Gill n'est pas de cet avis. Pour le directeur général de Judo Canada, il ne fait pas de doute que tout le programme de haute performance de la fédération nationale est directement lié à cette médaille de bronze remportée par le judoka de 31 ans en 2012.

« Le Centre national à l'INS, tous nos programmes sont le résultat direct de sa médaille à Londres. Sans ça, nous n'étions plus dans le portrait, a-t-il affirmé. C'est comme ça que le système sportif canadien fonctionne. Une fédération comme Judo Canada est totalement dépendante du financement du gouvernement fédéral (par des programmes comme Nous le podium, notamment). »

« Si la porte se ferme derrière toi, tu es correct, mais si elle se ferme devant toi, on n'a pas assez de membres ou de financement privé pour pouvoir penser obtenir des résultats comme ceux-là. (Les résultats aux Mondiaux, notre équipe et ses succès ici), le point de départ de tout ça, c'est évidemment ce qu'on avait mis en place (avant 2012), mais le point culminant c'est la médaille à Londres et les succès d'Antoine par la suite.

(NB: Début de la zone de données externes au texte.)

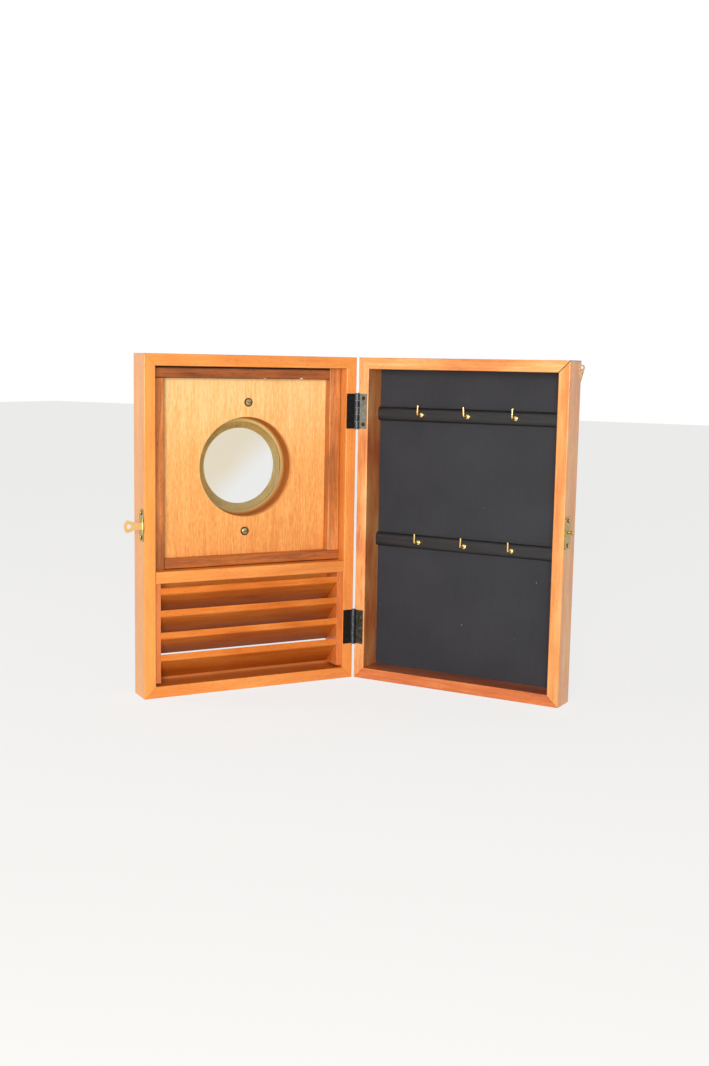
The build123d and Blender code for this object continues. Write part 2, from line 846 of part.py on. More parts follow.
for number in range(slat_count):
    with BuildPart() as louvre_slat:
        extrude(slat_section(number), amount=stile_inner - joint_gap / 2, both=True)
        extrude(slat_section(number, tenon_shoulder), amount=stile_inner + tenon_length, both=True)
    save(louvre_slat, f"louvre_slat_{number + 1}")

for side, label in ((-1, "hinge_side_louvre_stile"), (1, "free_side_louvre_stile")):
    with BuildPart() as louvre_stile:
        stile_bottom = board + stile_foot_gap
        stile_top = rail_underside - joint_gap
        with BuildSketch(door_face.offset(stile_recess)):
            with Locations((side * (stile_inner + stile_width / 2), (stile_bottom + stile_top) / 2)):
                Rectangle(stile_width, stile_top - stile_bottom)
        extrude(amount=louvre_depth)
        for number in range(slat_count):
            extrude(
                slat_section(number, tenon_shoulder - hole_clearance),
                amount=stile_inner + tenon_length + hole_clearance, both=True, mode=Mode.SUBTRACT,
            )
    save(louvre_stile, label)

# Hasp: plate on the door's free side, pin, and the fan-shaped tab with its eye

hasp_axis_x = half_width + plate_thickness + hasp_thickness / 2 + joint_gap
hasp_origin = door_frame.from_local_coords((hasp_axis_x, -face_gap / 2, catch_height))
hasp_span = hasp_knuckle_height / 2 + joint_gap + hasp_end_knuckle / 2


def hasp_bore():
    """The bore through all the hasp's knuckles."""
    with BuildPart(Plane(origin=hasp_origin, z_dir=(0, 0, 1))) as bore:
        Cylinder(hasp_pin_radius + pin_clearance, plate_height)
    return bore.part


with BuildPart() as hasp_plate:
    plate_face = Plane(
        origin=door_point(half_width, 0, 0), x_dir=door_outward * -1, z_dir=door_across
    )
    with BuildSketch(plate_face):
        with Locations((-hasp_plate_depth, catch_height)):
            RectangleRounded(hasp_plate_width, plate_height, plate_corner)
        for end in (1, -1):
            with Locations((0, catch_height + end * hasp_span)):
                Rectangle(
                    plate_setback + plate_corner, hasp_end_knuckle, align=(Align.MAX, Align.CENTER)
                )
    extrude(amount=plate_thickness)
    for end in (1, -1):
        with BuildSketch(Plane(
            origin=hasp_origin + Vector(0, 0, end * hasp_span), x_dir=door_across, z_dir=(0, 0, 1)
        )):
            Circle(hasp_knuckle_radius)
        extrude(amount=hasp_end_knuckle / 2, both=True)
    with BuildSketch(Plane(origin=hasp_origin, x_dir=door_across, z_dir=(0, 0, 1))):
        Circle(hasp_knuckle_radius + knuckle_gap)
    extrude(amount=hasp_knuckle_height / 2 + joint_gap, both=True, mode=Mode.SUBTRACT)
    for seat in hasp_screw_seats():
        add(shank_hole(seat, small_shank_radius, small_shank_length), mode=Mode.SUBTRACT)
    add(hasp_bore(), mode=Mode.SUBTRACT)
save(hasp_plate, "hasp_plate")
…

Ç'a permis de mettre en place des structures et de développer des athlètes. »

« De façon individuelle, un athlète peut trouver le moyen de performer à un très très haut niveau sans une grosse structure. Mais pour avoir trois athlètes qui se battent pour une médaille, a dit Gill en parlant de Jessica Klimkait, Arthur Margelidon et Catherine Beauchemin-Pinard, je ne pense pas que ce soit possible sans une structure comme la nôtre. »

La fin pour Valois-Fortier?

Valois-Fortier ne pouvait pas dire si ce revers sur le tatami du Nippon Budokan de Tokyo allait être son dernier combat en carrière. Il ne souhaitait pas prendre cette décision à chaud.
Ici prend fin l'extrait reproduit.